Looking at constructivism (with a “v” because it includes verbal communication) and “The Disciplined Mind” there are many parallels to be found. Constructivism is focused on having a negotiation, regardless of if the negotiation takes place in our heads or out loud, to understand how new knowledge and existing knowledge can be intertwined to make sense. Constructivism is not necessarily a lateral effect. Students are not required to learn all of the new information available prior to taking time to negotiate how this information builds on, parallels, or differs from their previous knowledge on the topic. Instead, constructivism should be a regular practice taking place as students are obtaining new information.

Similarly, Howard Gardner, author of 5 Minds for the Future, shares that a disciplined mind requires time and training to support and learn a new skill. With that new skill should include prior knowledge and understanding into how the prior knowledge supports the new understanding and concepts. A disciplined mind should be able to take knowledge that they have deeply studied and integrate that knowledge into solving a problem where the answer cannot be found in a textbook or online. Students have to grapple with their understanding of the content, and similar to constructivism, they negotiate how the knowledge can support them in solving a new problem.

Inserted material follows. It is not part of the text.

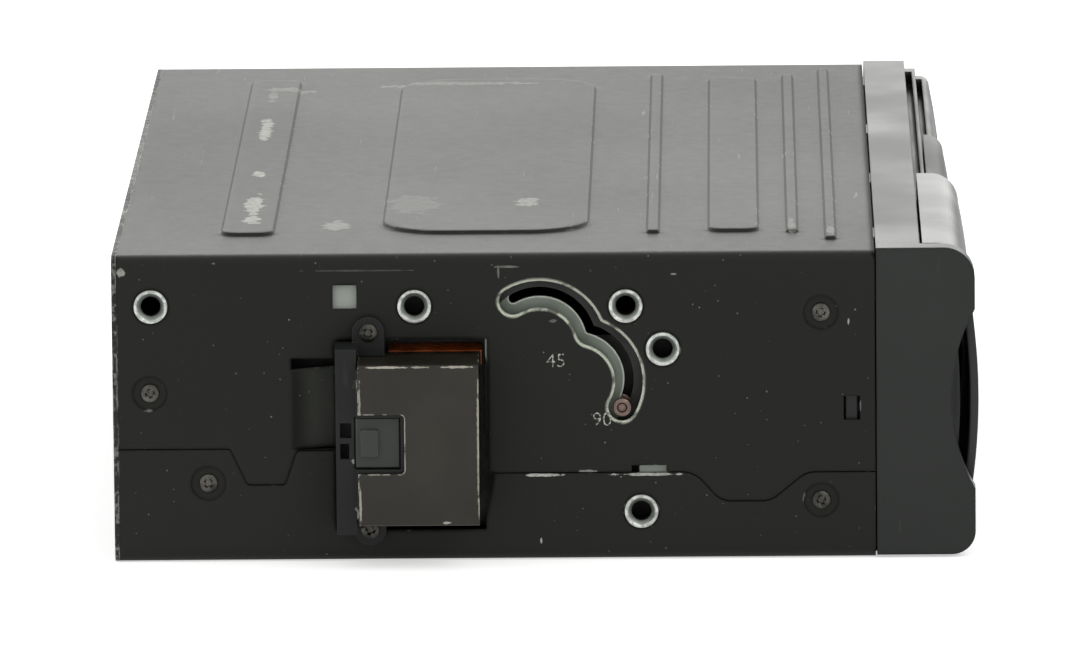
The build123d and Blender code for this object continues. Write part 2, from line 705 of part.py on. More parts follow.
def connector_shield():
    """Bent sheet guard: front, top, bottom and end returns, and a cut-out open to the rear."""
    shield = block(-SHIELD_PROUD, SHIELD_RETURN - SHIELD_PROUD, SHIELD_S0, SHIELD_S1, SHIELD_Z0, SHIELD_Z1)
    shield = fillet(shield.edges().filter_by(Axis.Y).group_by(Axis.X)[0], SHIELD_T)
    inside = SHIELD_T
    shield -= block(
        inside - SHIELD_PROUD, SHIELD_RETURN, SHIELD_S0 - 1, SHIELD_S1 - inside, SHIELD_Z0 + inside,
        SHIELD_Z1 - inside,
    )
    shield -= block(-SHIELD_PROUD + 4, SHIELD_RETURN, SHIELD_S0 - 1, SHIELD_S1 + 1, SHIELD_Z0 - 1, SHIELD_Z0 + 2)
    points = [
        (SHIELD_S0 - 1, CUTOUT_Z0), (CUTOUT_S1, CUTOUT_Z0), (CUTOUT_S1, CUTOUT_Z1),
        (SHIELD_S0 - 1, CUTOUT_Z1),
    ]
    return shield - slab(outline(points, [0, 0.9, 0.9, 0]), -SHIELD_PROUD - 1, inside - SHIELD_PROUD + 0.1)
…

Achieving a disciplined mind does not happen over night. Gardner walks us through 4 essential steps to gain a disciplined mind:

  1. The topic/content needs to be important and meaningful.
  2. Time needs to be allotted to truly dive into the new content/topic
  3. Multiple approaches should be taken to better understand the content/topic
  4. Ample opportunities should be provided to showcase performance of understanding on the content/topic

Personally, constructivism has felt like a natural social learning theory to implement with elementary students. I would ask students to share their understanding, think-pair-share, incorporate text-to-self, text-to-text, and text-to-world opportunities for reflection, and students would showcase their knowledge through language. Now that I have a better understanding for what it takes to have a disciplined mind, it is clear that more intention and focus needs to be put on allowing students to develop a disciplined mind. Students need to be given multiple opportunities and time to understand new concepts. With this includes making the concepts relevant and meaningful to student learning and understanding. Formative assessments should also be shifted to allow for genuine constructivism to occur.

As an instructional coach, I spend a lot of time developing my capacity and deeper understanding for coaching cycles, reflection, innovation, and inquiry. I am achieving a disciplined mind through graduate courses, professional development, self-paced courses, podcasts, #PLNs, and books. I can truly say that I enjoy the work that I am doing and I also know that I have so much more to learn. How can I take that same drive that I have for myself and support students in developing a disciplined mind?


Gardner, H. (2008). Five minds for the future. Boston, MA: Harvard Business School Press.